Many dangers remain once a storm passes through.
- Follow local news: tune into NOAA Weather Radio or other trusted news sources for the latest updates and guidance on the storm,
- Return home only when told it’s OK: If you evacuated, return home only when officials say it is safe.
- Be extra-cautious when returning home: Once home, drive only if necessary and avoid flooded roads and washed-out bridges. If you must go out, watch for fallen objects in the road, downed electrical wires, and weakened walls, bridges, roads, and sidewalks that might collapse.
- Check your home for damage: Walk carefully around the outside of your home to check for loose power lines, gas leaks, and structural damage.
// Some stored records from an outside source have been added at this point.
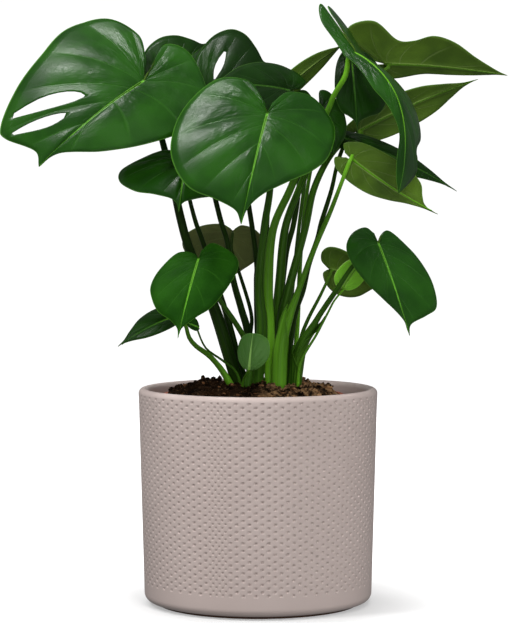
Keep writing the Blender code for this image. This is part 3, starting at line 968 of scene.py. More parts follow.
# Outlines of half a blade that several leaves share, and the point that every outline ends at.
HEART = ((0.08, -0.12), (0.42, -0.20), (0.82, -0.06), (1.00, 0.16), (0.96, 0.42), (0.72, 0.64),
         (0.36, 0.80), (0.08, 0.90))
BROAD = ((0.08, -0.10), (0.40, -0.15), (0.80, 0.00), (1.00, 0.25), (1.00, 0.50), (0.78, 0.68),
         (0.40, 0.76), (0.14, 0.82), (0.04, 0.88))
SHORT_LOBED = ((0.06, -0.06), (0.28, -0.12), (0.68, -0.05), (0.98, 0.12), (1.04, 0.34), (0.86, 0.56),
               (0.46, 0.74), (0.12, 0.88))
DEEP_LOBED = ((0.06, -0.20), (0.28, -0.50), (0.70, -0.46), (1.00, -0.12), (0.96, 0.30), (0.70, 0.60),
              (0.34, 0.80), (0.08, 0.92))
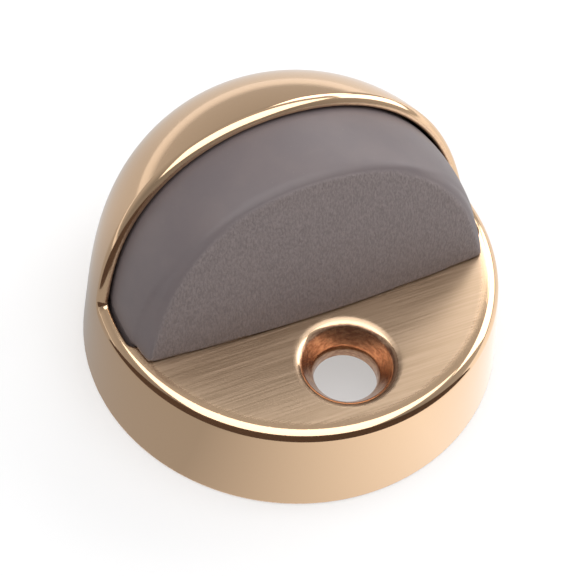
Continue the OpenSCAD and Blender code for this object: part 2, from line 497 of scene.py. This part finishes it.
class Nodes:
    """A short way to write a material's node tree. Positions are the object's own, in metres."""

    def __init__(self, name):
        self.material = bpy.data.materials.new(name)
        self.material.use_nodes = True
        self.tree = self.material.node_tree
        self.shader = self.tree.nodes["Principled BSDF"]
        where = self.add("ShaderNodeTexCoord")
        self.here = where.outputs["Object"]
        self.normal = where.outputs["Normal"]

    def add(self, kind, **settings):
        node = self.tree.nodes.new(kind)
        for key, value in settings.items():
            setattr(node, key, value)
        return node

    def plug(self, socket, value):
        if isinstance(value, bpy.types.NodeSocket):
            self.tree.links.new(value, socket)
        else:
            socket.default_value = value

    def set(self, name, value):
        self.plug(self.shader.inputs[name], value)

    def set_colour(self, name, colour):
        self.set(name, (*colour, 1))

    def math(self, operation, *values):
        node = self.add("ShaderNodeMath", operation=operation)
        for socket, value in zip(node.inputs, values):
            self.plug(socket, value)
        return node.outputs[0]

    def scaled(self, scale):
        node = self.add("ShaderNodeVectorMath", operation="MULTIPLY")
        self.plug(node.inputs[0], self.here)
        node.inputs[1].default_value = scale
        return node.outputs[0]

    def moved(self, offset_mm, scale):
        """The position in millimetres, scaled and then moved."""
        node = self.add("ShaderNodeVectorMath", operation="MULTIPLY_ADD")
        self.plug(node.inputs[0], self.here)
        node.inputs[1].default_value = [s / MM for s in scale]
        node.inputs[2].default_value = offset_mm
        return node.outputs[0]

    def length(self, vector):
        node = self.add("ShaderNodeVectorMath", operation="LENGTH")
        self.plug(node.inputs[0], vector)
        return node.outputs["Value"]

    def blend(self, share, a, b):
        node = self.add("ShaderNodeMix", data_type="FLOAT")
        self.plug(node.inputs[0], share)
        self.plug(node.inputs[2], a)
        self.plug(node.inputs[3], b)
        return node.outputs[0]

    def dot(self, vector, direction):
        node = self.add("ShaderNodeVectorMath", operation="DOT_PRODUCT")
        self.plug(node.inputs[0], vector)
        node.inputs[1].default_value = direction
        return node.outputs["Value"]

    def noise(self, scale, detail=2.0, roughness=0.5, stretch=(1, 1, 1)):
        node = self.add("ShaderNodeTexNoise")
        self.plug(node.inputs["Vector"], self.scaled(stretch))
        node.inputs["Scale"].default_value = scale
        node.inputs["Detail"].default_value = detail
        node.inputs["Roughness"].default_value = roughness
        return node.outputs["Fac"]

    def ramp(self, value, low, high, out_low=0.0, out_high=1.0, smooth=True):
        """A value that runs from out_low to out_high while the input runs from low to high."""
        node = self.add("ShaderNodeMapRange")
        node.interpolation_type = "SMOOTHSTEP" if smooth else "LINEAR"
        for socket, v in zip(node.inputs, (value, low, high, out_low, out_high)):
            self.plug(socket, v)
        return node.outputs["Result"]

    def mix(self, share, a, b):
        node = self.add("ShaderNodeMix", data_type="RGBA")
        self.plug(node.inputs["Factor"], share)
        self.plug(node.inputs[6], (*a, 1) if isinstance(a, tuple) else a)
        self.plug(node.inputs[7], (*b, 1) if isinstance(b, tuple) else b)
        return node.outputs[2]

    def bump(self, height, distance=MM):
        node = self.add("ShaderNodeBump")
        self.plug(node.inputs["Height"], height)
        node.inputs["Strength"].default_value = 1.0
        node.inputs["Distance"].default_value = distance
        return node.outputs["Normal"]

    def split(self, vector):
        node = self.add("ShaderNodeSeparateXYZ")
        self.plug(node.inputs[0], vector)
        return node.outputs


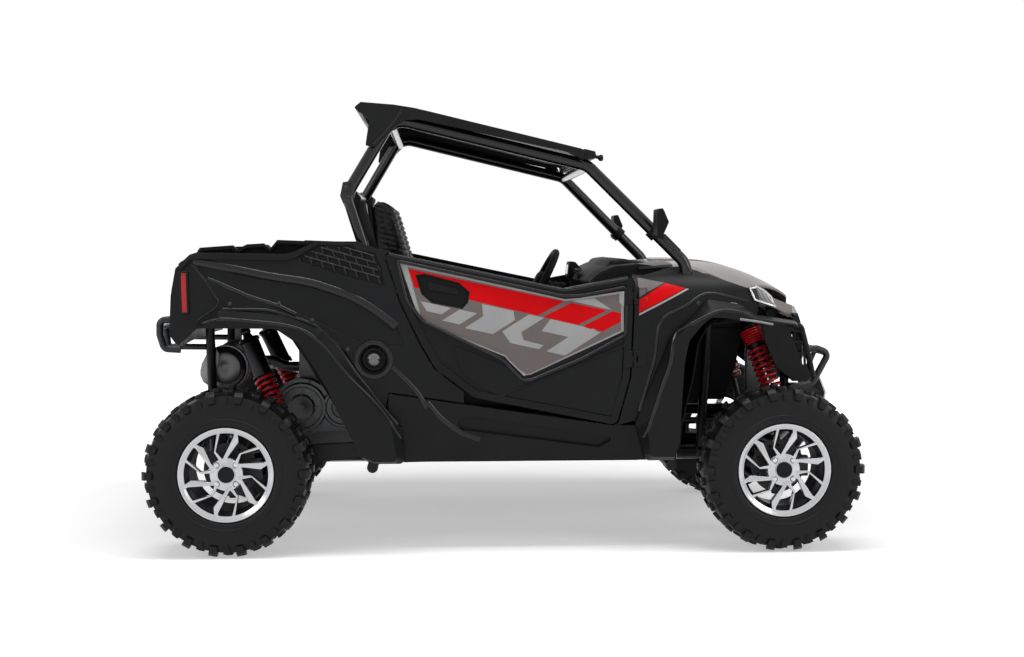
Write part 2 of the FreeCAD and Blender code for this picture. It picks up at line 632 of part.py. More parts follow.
def trailing_arm():
    """The right-hand rear arm: a box beam from its frame bush to the knuckle."""
    pin_y = kingpin_y(False)
    front = Vector(REAR_ARM_X, -REAR_ARM_Y, REAR_ARM_Z)
    back_x = REAR_X + 75
    beam = side_prism([(front.x + 20, front.z + 30), (REAR_X + 230, REAR_ARM_Z + 12), (back_x, AXLE_Z + 52),
                       (REAR_X - 40, AXLE_Z + 46), (REAR_X - 40, AXLE_Z - 46), (back_x, AXLE_Z - 52),
                       (REAR_X + 230, REAR_ARM_Z - 72), (front.x + 20, front.z - 30)], 14, -FAR, FAR)
    inner = -REAR_ARM_Y + 21
    outer = -REAR_ARM_Y - 21
    plan = top_prism([(front.x + 20, inner), (REAR_X + 150, inner), (REAR_X + 20, pin_y + 60),
                      (REAR_X - 40, pin_y + 46), (REAR_X - 40, pin_y + 13 + FIT), (REAR_X + 40, pin_y + 13 + FIT),
                      (REAR_X + 190, outer), (front.x + 20, outer)], 8, 0, FAR)
    bush = rod((front.x, inner + 16, front.z), (front.x, outer - 16, front.z), 34)
    shaft_way = rod((REAR_X, -FAR, AXLE_Z), (REAR_X, 0, AXLE_Z), 37)
    return joined([beam.common(plan), bush]).cut(shaft_way)


def radius_rod(z, inner_z):
    """A rear link from the knuckle's ball joint to the middle of the frame."""
    pin_y = kingpin_y(False)
    eye = rod((REAR_X, pin_y, z - EYE_HEIGHT / 2), (REAR_X, pin_y, z + EYE_HEIGHT / 2), EYE_RADIUS)
    inner = (REAR_X - 60, -(REAR_MOUNT_Y + BUSH_RADIUS + FIT), inner_z)
    link = rod((REAR_X, pin_y + 8, z), inner, 13)
    bush = rod((inner[0] - 24, inner[1], inner_z), (inner[0] + 24, inner[1], inner_z), BUSH_RADIUS)
    bore = rod((REAR_X, pin_y, z - 40), (REAR_X, pin_y, z + 40), STUD_RADIUS + PIN_FIT)
    above = rod((REAR_X, pin_y, z + EYE_HEIGHT / 2), (REAR_X, pin_y, z + 40), EYE_RADIUS + 6)
    below = rod((REAR_X, pin_y, z - 40), (REAR_X, pin_y, z - EYE_HEIGHT / 2), EYE_RADIUS + 6)
    return joined([eye, link, bush]).cut(bore).cut(above).cut(below)


def rear_arms():
    lower = radius_rod(AXLE_Z - BALL_JOINT_RISE, REAR_LINK_Z)
    upper = radius_rod(AXLE_Z + BALL_JOINT_RISE, AXLE_Z + 90)
    return Part.makeCompound([pair(trailing_arm()), pair(lower), pair(upper)])


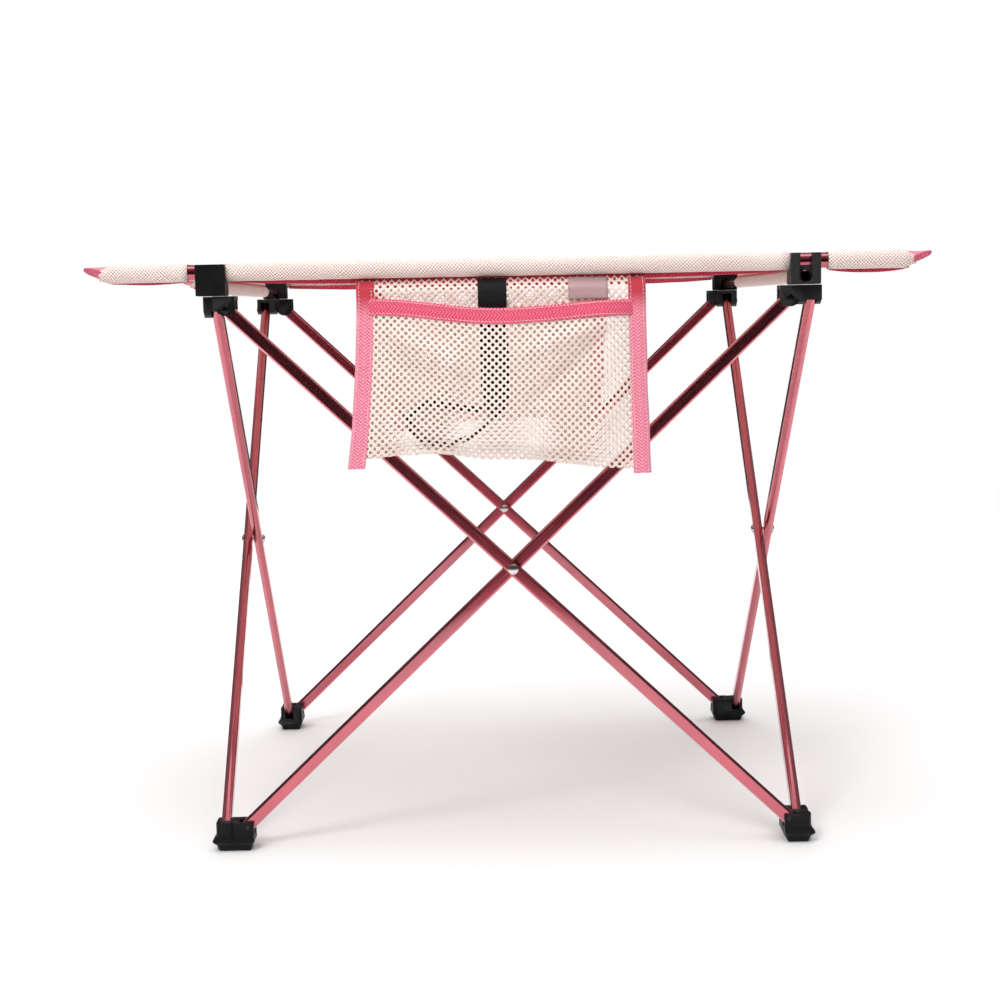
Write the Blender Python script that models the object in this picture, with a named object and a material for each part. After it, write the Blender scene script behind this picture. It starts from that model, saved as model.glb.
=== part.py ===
"""Roll-top folding camp table on a four-sided scissor frame.

The origin is on the floor at the centre of the footprint, +Z is up, +X runs along
the long rails and the front is at -Y. Every value is in metres.
Each side is one scissor of two legs. Seen from outside, the leg whose top is on the
left is the outer one, so the frame looks the same after each quarter turn about Z.
"""
import math

import bmesh
import bpy
from mathutils import Matrix, Vector

# Driving dimensions of the scissor frame
HALF_SPAN = 0.247          # from the centre to each leg pivot, along X and along Y
PIVOT_TOP = 0.490          # height of the pivots in the brackets
PIVOT_FOOT = 0.022         # height of the pivots in the feet
LEG_PLANE = 0.263          # mid plane of a scissor, from the centre
LEG_LAYER = 0.0052         # each leg of a scissor lies this far to one side of it
TUBE_WIDTH = 0.012         # leg tube, across the scissor's plane
TUBE_DEPTH = 0.009         # leg tube, through the scissor's plane
TUBE_CORNER = 0.0018
TUBE_WALL = 0.0011
LEG_OVERHANG = 0.005       # tube beyond each end pivot
PIN_RADIUS = 0.002
HOLE_RADIUS = 0.0023
RIVET_HEAD = 0.0038
CLEARANCE = 0.0003

# Driving dimensions of the brackets and feet
BRACKET_ROOF = 0.4982      # underside of the roof plate
BRACKET_TOP = 0.5018
BRACKET_EAR = 0.004
EAR_HALF = 0.0083          # half of an ear's width
END_WALL = 0.0028
ROOF_LAP = 0.0030          # the front clevis's roof runs this far past its back ear
INNER_EAR = 0.0064         # outer ear of the inner leg's clevis
INNER_CHEEK = 0.0055       # and its inner ear
EAR_DROP = 0.0055          # lowest point of the front ears below the pivot
INNER_EAR_DROP = 0.0070
END_WALL_DROP = 0.0015
WEB_GAP = 0.0006           # the two clevises stay this far apart
PIN_HEAD = 0.0034
FOOT_TOP = 0.0260
FOOT_FLOOR = 0.0138        # bottom of the leg slots
FOOT_BLOCK = (-0.0290, -0.0205, 0.0056, 0.0040)   # low and high x, y about the pivot point
FOOT_CORNER = 0.0040       # radius of the outermost corner
FOOT_EDGE = 0.0018         # and of the three others
FOOT_GROOVE_X = -0.0142    # the front face dips here, between the two leg sockets
FOOT_GROOVE_DEPTH = 0.0022
FOOT_GROOVE_HALF = 0.0050
# Height, how far the outline grows on the outer and on the inner sides, and the share of the groove's depth
FOOT_STEPS = ((0.0, -0.0022, -0.0040, 0.0), (0.0012, -0.0010, -0.0030, 0.0), (0.0050, -0.0002, -0.0014, 0.0),
              (0.0086, 0.0034, 0.0002, 0.0), (0.0102, 0.0034, 0.0002, 0.3), (0.0138, 0.0, 0.0, 1.0),
              (FOOT_TOP, 0.0, 0.0, 1.0))

# Driving dimensions of the top
RAIL_Y = 0.270
RAIL_Z = 0.5223
RAIL_RADIUS = 0.0065
RAIL_WALL = 0.0009
RAIL_END = 0.348
CROSS_X = 0.259
CROSS_Z = 0.5092
CROSS_RADIUS = 0.005
CROSS_WALL = 0.0008
CROSS_END = 0.2775
CLIP_WIDTH = 0.026
CLIP_DEPTH = 0.024
CLIP_BASE = 0.5021
CLIP_TOP = 0.5292
CLIP_Y = 0.2695            # centre of a clip's depth
CLOTH_TOP = 0.5301
CLOTH_THICK = 0.0012
CLOTH_END = 0.3517
TABLE_END = 0.370
SLEEVE_INNER = 0.0069
SLEEVE_OUTER = 0.0077
SLEEVE_MID_END = 0.2447    # the sleeves stop here on the inner side of the clips
SLEEVE_OUT_START = 0.2793  # and start again here on the outer side
TUNNEL_Y = (-0.236, 0.145)  # the cross rails' cloth tunnels leave their rear ends bare
TUNNEL_INNER, TUNNEL_OUTER = 0.0053, 0.0061
POCKET_BACK = 0.2794
POCKET_DEPTH = 0.024       # at the bottom, and less at the mouth
POCKET_MOUTH_DEPTH = 0.013
POCKET_EDGE = 0.003
POCKET_WALL = 0.0012
POCKET_BOTTOM = 0.350
POCKET_FRONT_TOP = 0.485
POCKET_BACK_TOP = 0.513
EDGE_HALF = 0.274          # half of an edge binding's length
EDGE_DEPTH = 0.0027
STRAP_X = (-0.0270, -0.0015)
STRAP_Y = (-0.2836, -0.2820)
STRAP_TOP, STRAP_DROP_END = 0.5075, 0.4160
TAIL_Y = (-0.2905, -0.2822)
TAIL_HALF = 0.0010         # half of the strap's thickness where it lies on edge
TAIL_ROUTE = ((-0.0130, 0.4220), (-0.0150, 0.3980), (-0.0310, 0.3790), (-0.0580, 0.3695), (-0.0830, 0.3780),
              (-0.0885, 0.3950), (-0.0700, 0.4060), (-0.0450, 0.4010), (-0.0240, 0.3985))

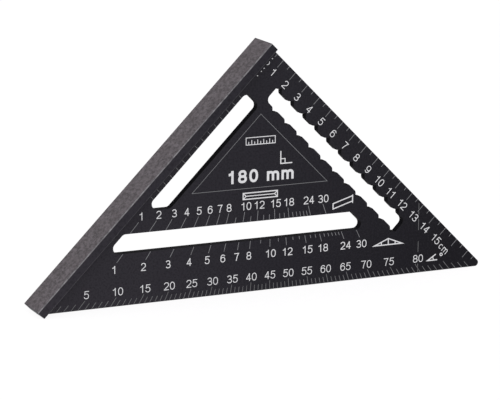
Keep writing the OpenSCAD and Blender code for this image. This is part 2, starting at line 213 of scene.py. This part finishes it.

Stay out of any building if you smell gas, if floodwaters remain around the building, if the building or home was damaged by fire, and/or if the authorities have not declared it safe.
- Use generators with caution: Carbon monoxide poisoning is one of the leading causes of death after storms in areas dealing with power outages. Never use a portable generator inside your home or garage.
- If power is out, only use battery operated lights: Use battery-powered flashlights and lanterns; do NOT use candles. Turn on your flashlight before entering a vacated building. The battery could produce a spark that could ignite leaking gas, if present.